To date, Bonheyo and his colleagues, including MSL scientist Eric Winder and PNNL-Richland scientists Shane Addleman, Curtis Larimer, Jon Suter, and Chris Barrett, have two awarded patents and two patents pending for environmentally friendly antifouling coatings and analytical methods or tools.
One of those PNNL-innovated coatings is called SLIC, short for Superhydrophobic Lubricant Infused Composite. As the name implies, SLIC is super-slick—10 times more than Teflon. Its unique surface nanostructure holds in place a lubricant-like oil. “Having this liquid layer on the interface makes it much less attractive for organisms to settle on it,” said Larimer, a PNNL materials scientist.
SLIC is paintable, bio-resistant, durable, scalable, and moderately self-healing if scratched. It can also be manufactured from cheap, readily available materials, using common industrial processes.
PNNL experts in a dozen disciplines are working on the issue of biofilm and biofouling prevention including two new DOE Technology Commercialization Fund awards to further SLIC in hydropower and in marine renewable energy applications.
PNNL is also working with colleagues from Heriot-Watt University in Scotland, La Pontificia Universidad Católica de Chile, France Energies Marines, and other institutions to develop standardized test methods for assessing anti-biofouling coatings and materials that may be used with marine renewable energy systems, such as tidal turbines, wave energy converters, and offshore wind farms.
In the struggle to keep manmade surfaces clear of colonizing microbes, “eventually, biology wins,” said Larimer. But the next generation of hydrophobic coatings, he added, may offer new solutions.
PNNL R&D Leadership
In July 2018, with colleagues from Sandia National Laboratories and the Department of Energy, PNNL Senior Research Scientist George Bonheyo led a series of workshops with the maritime industry to more fully understand the issues and challenges posed by biofouling.
This followed the 19th International Congress on Marine Corrosion and Fouling (ICMCF), in which Bonheyo was co-organizer and session chair for a special session entitled “More than Ships” that examined fouling and its impact on energy systems, sensors, and desalination plants. The conference brought together scientists to identify the unique challenges and potential mitigation strategies for fouling on marine renewable technologies, desalination facilities, sensor systems, mining operations, and more.
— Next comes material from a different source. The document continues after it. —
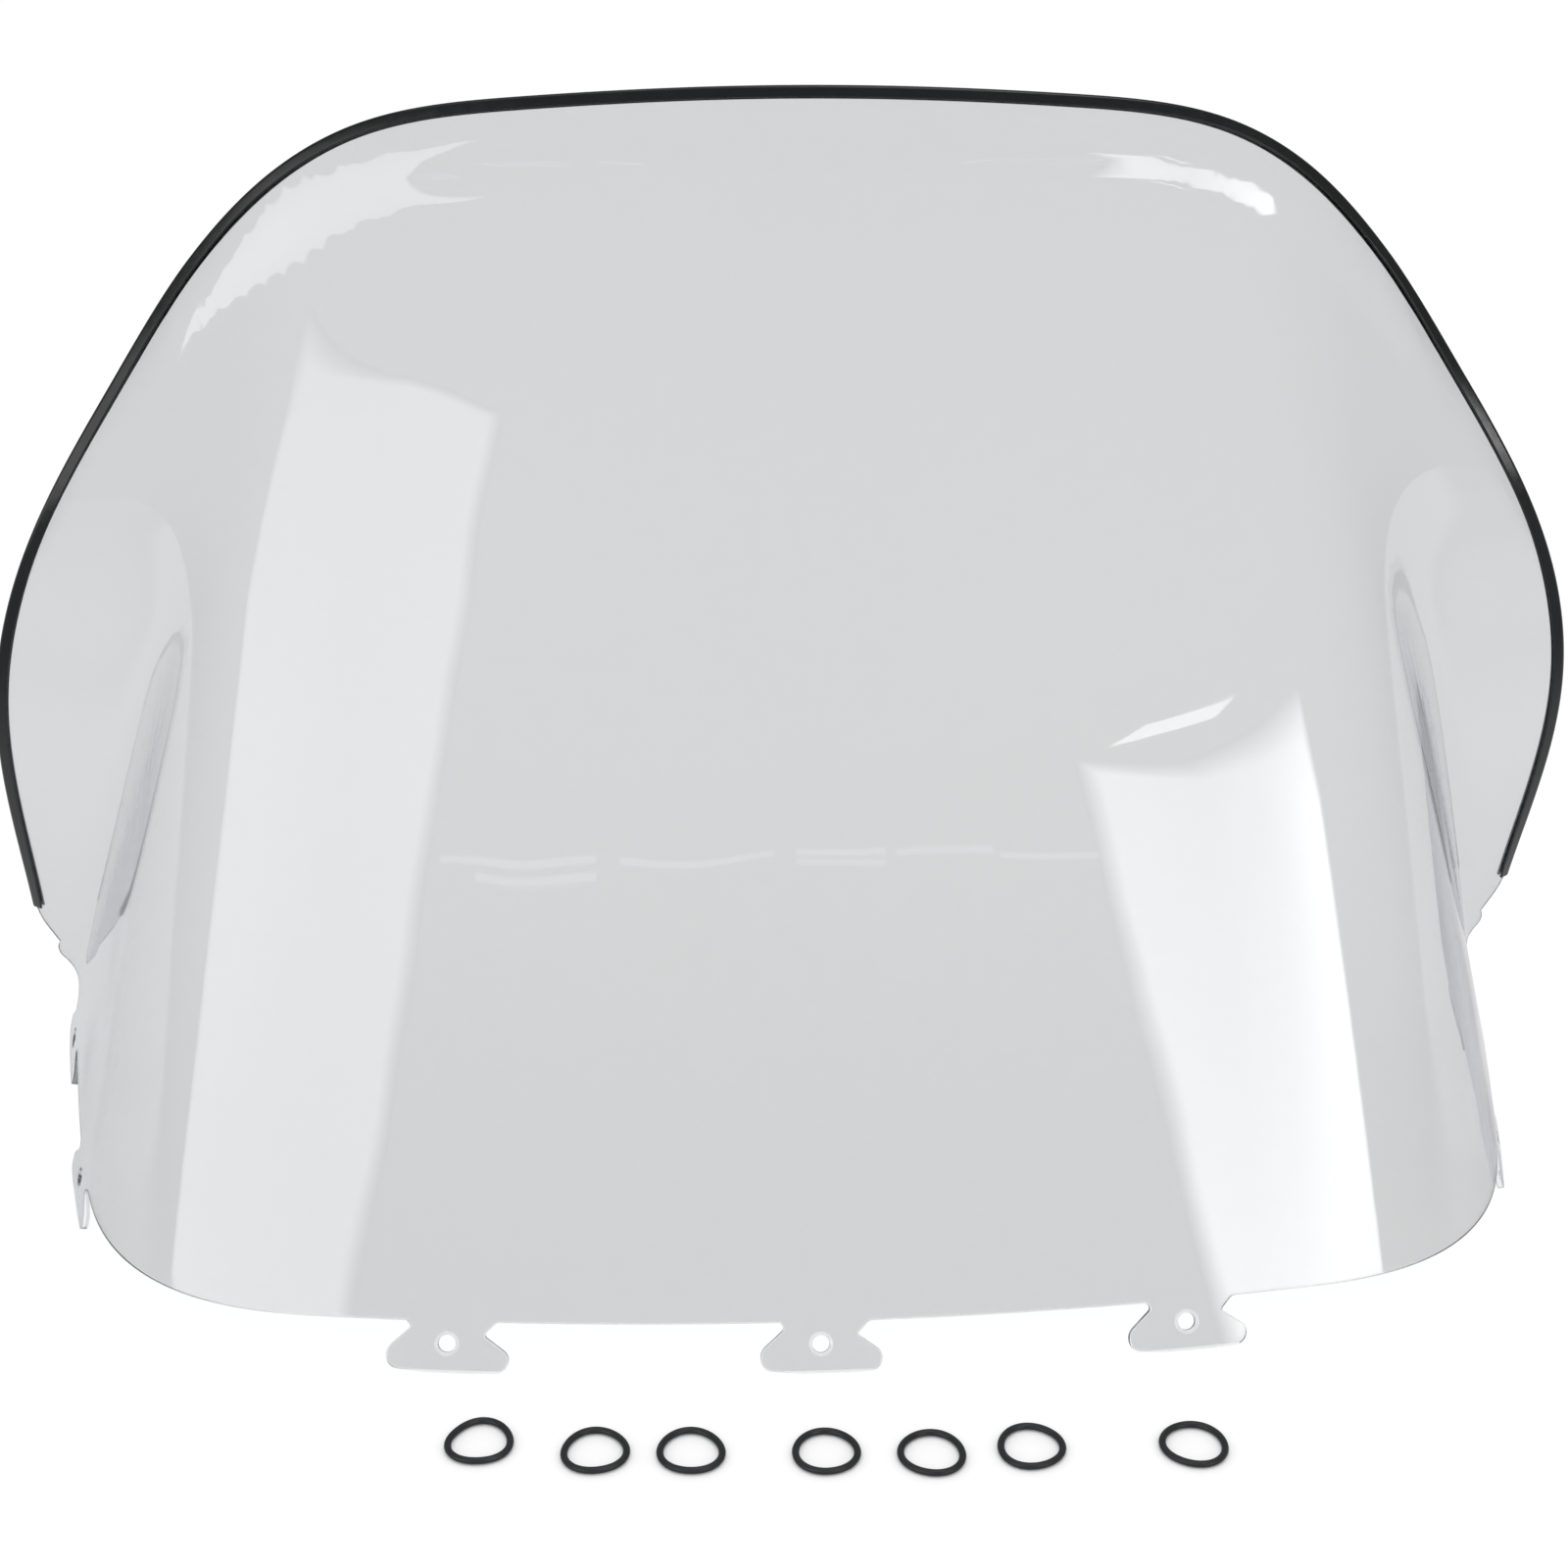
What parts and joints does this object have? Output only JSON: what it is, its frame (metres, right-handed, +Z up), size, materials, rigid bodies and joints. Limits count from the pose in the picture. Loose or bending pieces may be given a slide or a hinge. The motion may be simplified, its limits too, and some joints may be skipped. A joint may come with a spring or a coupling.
{
  "type": "windshield",
  "caption": "Clear wraparound sled windshield with flared side ears and fishtail mounting tabs, black edge trim and loose rubber O-rings for the tabs.",
  "frame": {"origin": "on the surface that the tabs and O-rings stand on, at the middle of the whole set's box", "axes": "+X to the right of a viewer who faces the front of the shield, across the shield; +Y backward, from the front tabs towards the rider; +Z up"},
  "size_m": [0.7279, 0.3556, 0.4809],
  "materials": {
    "clear_sheet": "clear polished sheet with a faint grey tint",
    "trim_rubber": "smooth semi-gloss extrusion",
    "o_ring_rubber": "satin moulded rubber"
  },
  "bodies": {
    "shield": {"windshield": "clear_sheet", "edge_trim": "trim_rubber"},
    "loose_ring_1": {"o_ring_1": "o_ring_rubber"},
    "loose_ring_2": {"o_ring_2": "o_ring_rubber"},
    "loose_ring_3": {"o_ring_3": "o_ring_rubber"},
    "loose_ring_4": {"o_ring_4": "o_ring_rubber"},
    "loose_ring_5": {"o_ring_5": "o_ring_rubber"},
    "loose_ring_6": {"o_ring_6": "o_ring_rubber"},
    "loose_ring_7": {"o_ring_7": "o_ring_rubber"}
  },
  "joints": [
    {"name": "ring_1_lift", "type": "slide", "parent": "shield", "child": "loose_ring_1", "axis": [0, 0, 1], "range_m": [0, 0.12]},
    {"name": "ring_2_lift", "type": "slide", "parent": "shield", "child": "loose_ring_2", "axis": [0, 0, 1], "range_m": [0, 0.12]},
    {"name": "ring_3_lift", "type": "slide", "parent": "shield", "child": "loose_ring_3", "axis": [0, 0, 1], "range_m": [0, 0.12]},
    {"name": "ring_4_lift", "type": "slide", "parent": "shield", "child": "loose_ring_4", "axis": [0, 0, 1], "range_m": [0, 0.12]},
    {"name": "ring_5_lift", "type": "slide", "parent": "shield", "child": "loose_ring_5", "axis": [0, 0, 1], "range_m": [0, 0.12]},
    {"name": "ring_6_lift", "type": "slide", "parent": "shield", "child": "loose_ring_6", "axis": [0, 0, 1], "range_m": [0, 0.12]},
    {"name": "ring_7_lift", "type": "slide", "parent": "shield", "child": "loose_ring_7", "axis": [0, 0, 1], "range_m": [0, 0.12]}
  ]
}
According to Bonheyo, the session caught the attention of coatings industries looking for new markets, as well as researchers unfamiliar with the many applications afflicted by biofouling. “Another outcome that delighted me was the immense interest and excitement among students and postdocs who recognized that these underexplored topics might provide fertile ground for their emerging scientific careers.”